This repository had a large subdirectory of large files that months ago I removed from the commit and that I now want to remove from the repo forever. The massive subdirectory is no longer in the download but the objects directory is enormous.
The checkouts/clones take a long time and I believe this is because of the large .git/objects directory.
repo
<files to keep>
<massive subdirectory>
I want to remove the massive subdirectory.

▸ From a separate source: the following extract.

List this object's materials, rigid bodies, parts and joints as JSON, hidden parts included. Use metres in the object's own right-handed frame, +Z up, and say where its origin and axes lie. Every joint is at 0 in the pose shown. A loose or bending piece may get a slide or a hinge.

https://stackoverflow.com/questions/10067848/remove-folder-and-its-contents-from-git-githubs-history
The link above has a long discussion of a procedure that I've put to this script :
#!/bin/bash
if [ -z "$1" ]; then
echo "missing argument: subdirectory to remove"
exit
fi
git filter-branch --tree-filter 'rm -rf $1' --prune-empty HEAD
git for-each-ref --format="%(refname)" refs/original/ | xargs -n 1 git update-ref -d
echo $1/ >> .gitignore
git add .gitignore
git commit -m 'Removing $1 from git history'
git gc
git push origin master --force
I have run this without obvious errors and then cloned the repo to find that the .git/objects directory is not reduced in size.
Is the script missing something? Am I missing something? Has a recent version of git introduced a more direct feature for this requirement?
Is there another approach?
filter-branch
is your answer; I don't have the details in front of me.